### To do:
Gather every line below where "materials" appears.

^^^^^^^^^^^^^^^^

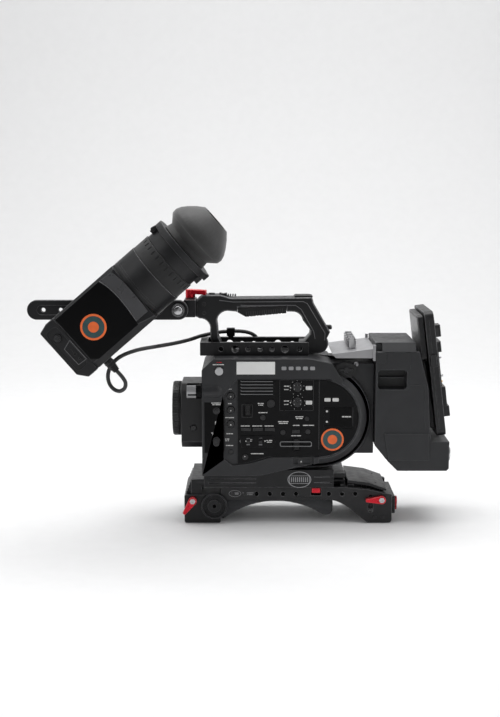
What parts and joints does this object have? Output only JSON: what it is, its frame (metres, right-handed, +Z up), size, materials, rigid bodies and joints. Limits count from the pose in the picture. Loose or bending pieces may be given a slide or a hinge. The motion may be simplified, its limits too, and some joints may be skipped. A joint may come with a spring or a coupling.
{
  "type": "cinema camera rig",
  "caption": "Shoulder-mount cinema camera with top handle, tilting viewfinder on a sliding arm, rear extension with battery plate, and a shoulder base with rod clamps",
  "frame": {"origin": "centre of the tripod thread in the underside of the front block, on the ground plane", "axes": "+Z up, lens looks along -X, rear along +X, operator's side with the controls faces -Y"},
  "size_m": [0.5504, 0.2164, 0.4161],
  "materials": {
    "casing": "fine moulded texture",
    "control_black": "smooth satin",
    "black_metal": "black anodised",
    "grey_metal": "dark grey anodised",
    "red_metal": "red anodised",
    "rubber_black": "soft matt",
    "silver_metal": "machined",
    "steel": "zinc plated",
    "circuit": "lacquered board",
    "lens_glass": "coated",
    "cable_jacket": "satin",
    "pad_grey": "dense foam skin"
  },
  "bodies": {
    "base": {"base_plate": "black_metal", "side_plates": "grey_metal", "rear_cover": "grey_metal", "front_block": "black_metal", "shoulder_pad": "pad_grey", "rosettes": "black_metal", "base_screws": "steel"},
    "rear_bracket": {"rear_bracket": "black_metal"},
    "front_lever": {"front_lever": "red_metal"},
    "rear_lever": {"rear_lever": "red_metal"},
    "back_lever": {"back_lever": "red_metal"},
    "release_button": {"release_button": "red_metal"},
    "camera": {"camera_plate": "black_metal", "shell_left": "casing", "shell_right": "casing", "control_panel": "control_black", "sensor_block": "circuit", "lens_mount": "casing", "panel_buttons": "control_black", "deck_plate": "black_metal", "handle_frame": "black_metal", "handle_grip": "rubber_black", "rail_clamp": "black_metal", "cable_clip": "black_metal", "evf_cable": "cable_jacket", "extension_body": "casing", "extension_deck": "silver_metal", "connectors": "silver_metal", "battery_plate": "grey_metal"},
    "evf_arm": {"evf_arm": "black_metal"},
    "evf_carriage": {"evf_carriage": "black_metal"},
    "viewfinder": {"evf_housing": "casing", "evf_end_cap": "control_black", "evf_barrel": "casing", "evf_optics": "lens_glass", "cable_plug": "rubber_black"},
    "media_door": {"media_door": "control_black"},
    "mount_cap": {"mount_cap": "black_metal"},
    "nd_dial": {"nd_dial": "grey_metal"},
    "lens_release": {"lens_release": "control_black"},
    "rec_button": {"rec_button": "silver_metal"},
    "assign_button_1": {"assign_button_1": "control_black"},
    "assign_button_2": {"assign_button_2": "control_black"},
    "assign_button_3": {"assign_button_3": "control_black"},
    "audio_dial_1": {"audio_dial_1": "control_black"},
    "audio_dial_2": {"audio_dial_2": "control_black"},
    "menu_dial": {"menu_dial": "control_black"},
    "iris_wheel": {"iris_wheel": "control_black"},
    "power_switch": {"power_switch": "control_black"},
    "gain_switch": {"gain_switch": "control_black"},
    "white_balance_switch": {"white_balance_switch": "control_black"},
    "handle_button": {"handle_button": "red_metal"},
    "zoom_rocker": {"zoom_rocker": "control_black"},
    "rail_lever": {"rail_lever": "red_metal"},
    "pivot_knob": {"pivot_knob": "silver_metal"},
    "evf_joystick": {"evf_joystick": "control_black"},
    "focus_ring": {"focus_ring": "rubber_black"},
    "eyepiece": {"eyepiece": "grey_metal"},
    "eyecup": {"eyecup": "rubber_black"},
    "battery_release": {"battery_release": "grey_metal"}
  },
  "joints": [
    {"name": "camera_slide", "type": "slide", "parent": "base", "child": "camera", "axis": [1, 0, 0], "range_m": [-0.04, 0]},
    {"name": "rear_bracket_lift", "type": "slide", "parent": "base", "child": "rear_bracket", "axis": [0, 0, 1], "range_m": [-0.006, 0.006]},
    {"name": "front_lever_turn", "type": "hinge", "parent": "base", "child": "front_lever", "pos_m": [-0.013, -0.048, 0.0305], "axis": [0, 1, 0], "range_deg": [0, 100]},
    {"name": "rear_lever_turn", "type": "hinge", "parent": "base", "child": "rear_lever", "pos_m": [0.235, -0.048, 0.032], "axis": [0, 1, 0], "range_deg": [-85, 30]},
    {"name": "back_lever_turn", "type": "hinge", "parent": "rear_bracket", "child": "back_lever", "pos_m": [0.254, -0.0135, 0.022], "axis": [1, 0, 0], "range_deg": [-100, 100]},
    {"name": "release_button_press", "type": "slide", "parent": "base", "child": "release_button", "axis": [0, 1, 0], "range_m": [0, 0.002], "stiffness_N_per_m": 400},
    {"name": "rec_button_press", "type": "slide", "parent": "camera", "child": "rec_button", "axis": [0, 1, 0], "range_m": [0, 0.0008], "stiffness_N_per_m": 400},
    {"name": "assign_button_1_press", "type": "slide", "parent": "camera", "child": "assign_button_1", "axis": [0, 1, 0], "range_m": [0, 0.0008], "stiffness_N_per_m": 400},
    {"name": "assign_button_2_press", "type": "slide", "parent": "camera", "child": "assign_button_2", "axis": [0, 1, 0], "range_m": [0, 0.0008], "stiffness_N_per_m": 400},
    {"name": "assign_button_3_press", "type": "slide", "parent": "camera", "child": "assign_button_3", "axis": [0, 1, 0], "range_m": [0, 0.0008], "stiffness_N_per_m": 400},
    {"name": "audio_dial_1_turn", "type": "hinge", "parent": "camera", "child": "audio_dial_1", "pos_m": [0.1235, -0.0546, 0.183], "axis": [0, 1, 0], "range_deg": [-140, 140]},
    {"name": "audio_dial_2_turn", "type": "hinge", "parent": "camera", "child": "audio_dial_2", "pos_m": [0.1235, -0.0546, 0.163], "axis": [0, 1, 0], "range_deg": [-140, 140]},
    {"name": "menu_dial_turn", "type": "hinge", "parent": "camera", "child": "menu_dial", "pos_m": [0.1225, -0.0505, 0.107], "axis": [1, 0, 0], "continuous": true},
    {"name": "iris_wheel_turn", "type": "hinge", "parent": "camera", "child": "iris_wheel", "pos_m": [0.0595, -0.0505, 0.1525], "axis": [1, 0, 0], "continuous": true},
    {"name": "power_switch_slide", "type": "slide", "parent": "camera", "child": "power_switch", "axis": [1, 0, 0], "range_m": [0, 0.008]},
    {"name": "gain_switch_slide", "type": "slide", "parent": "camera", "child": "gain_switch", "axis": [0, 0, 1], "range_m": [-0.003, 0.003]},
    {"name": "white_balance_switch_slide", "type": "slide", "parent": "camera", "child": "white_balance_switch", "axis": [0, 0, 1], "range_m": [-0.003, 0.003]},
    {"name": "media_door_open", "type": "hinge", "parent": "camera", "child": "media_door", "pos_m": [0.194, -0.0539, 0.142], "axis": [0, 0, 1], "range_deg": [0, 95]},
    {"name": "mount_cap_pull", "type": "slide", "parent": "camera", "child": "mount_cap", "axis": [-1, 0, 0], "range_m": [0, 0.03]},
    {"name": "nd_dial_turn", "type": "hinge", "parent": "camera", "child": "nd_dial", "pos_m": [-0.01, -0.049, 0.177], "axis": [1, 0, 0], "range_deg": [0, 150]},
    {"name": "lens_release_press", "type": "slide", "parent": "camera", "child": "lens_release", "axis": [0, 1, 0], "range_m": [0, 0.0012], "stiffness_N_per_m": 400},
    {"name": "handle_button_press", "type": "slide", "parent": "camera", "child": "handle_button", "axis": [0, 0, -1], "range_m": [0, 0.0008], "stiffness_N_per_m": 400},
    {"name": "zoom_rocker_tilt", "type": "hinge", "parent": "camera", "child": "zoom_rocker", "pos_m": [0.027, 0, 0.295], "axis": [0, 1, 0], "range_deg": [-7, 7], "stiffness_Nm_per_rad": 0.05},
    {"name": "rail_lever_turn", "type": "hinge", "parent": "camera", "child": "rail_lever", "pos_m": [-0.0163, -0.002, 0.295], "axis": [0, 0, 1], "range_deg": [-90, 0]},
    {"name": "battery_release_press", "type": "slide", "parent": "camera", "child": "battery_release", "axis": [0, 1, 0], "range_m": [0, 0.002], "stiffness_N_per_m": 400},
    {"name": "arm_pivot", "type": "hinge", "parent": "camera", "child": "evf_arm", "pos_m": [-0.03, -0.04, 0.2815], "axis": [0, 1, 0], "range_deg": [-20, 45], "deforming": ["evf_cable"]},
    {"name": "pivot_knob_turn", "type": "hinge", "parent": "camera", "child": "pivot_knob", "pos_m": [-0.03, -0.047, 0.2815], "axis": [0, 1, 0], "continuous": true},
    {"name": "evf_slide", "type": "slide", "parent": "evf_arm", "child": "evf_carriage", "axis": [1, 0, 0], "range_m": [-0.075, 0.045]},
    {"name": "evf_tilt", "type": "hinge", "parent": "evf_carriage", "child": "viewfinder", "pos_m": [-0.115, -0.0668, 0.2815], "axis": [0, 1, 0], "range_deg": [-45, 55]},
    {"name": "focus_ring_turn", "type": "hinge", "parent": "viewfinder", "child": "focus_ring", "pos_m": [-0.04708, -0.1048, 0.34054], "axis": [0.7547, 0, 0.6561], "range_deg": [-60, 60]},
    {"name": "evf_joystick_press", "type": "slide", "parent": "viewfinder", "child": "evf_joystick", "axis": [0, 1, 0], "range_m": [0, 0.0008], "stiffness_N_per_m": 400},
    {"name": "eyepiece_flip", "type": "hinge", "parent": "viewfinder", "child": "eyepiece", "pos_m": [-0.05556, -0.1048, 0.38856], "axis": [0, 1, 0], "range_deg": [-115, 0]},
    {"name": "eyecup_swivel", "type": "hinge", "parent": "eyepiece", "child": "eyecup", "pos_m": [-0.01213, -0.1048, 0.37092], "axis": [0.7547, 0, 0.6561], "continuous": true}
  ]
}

^^^^^^^^^^^^^^^^

### The solution:
What parts and joints does this object have? Output only JSON: what it is, its frame (metres, right-handed, +Z up), size, materials, rigid bodies and joints. Limits count from the pose in the picture. Loose or bending pieces may be given a slide or a hinge. The motion may be simplified, its limits too, and some joints may be skipped. A joint may come with a spring or a coupling.
  "materials": {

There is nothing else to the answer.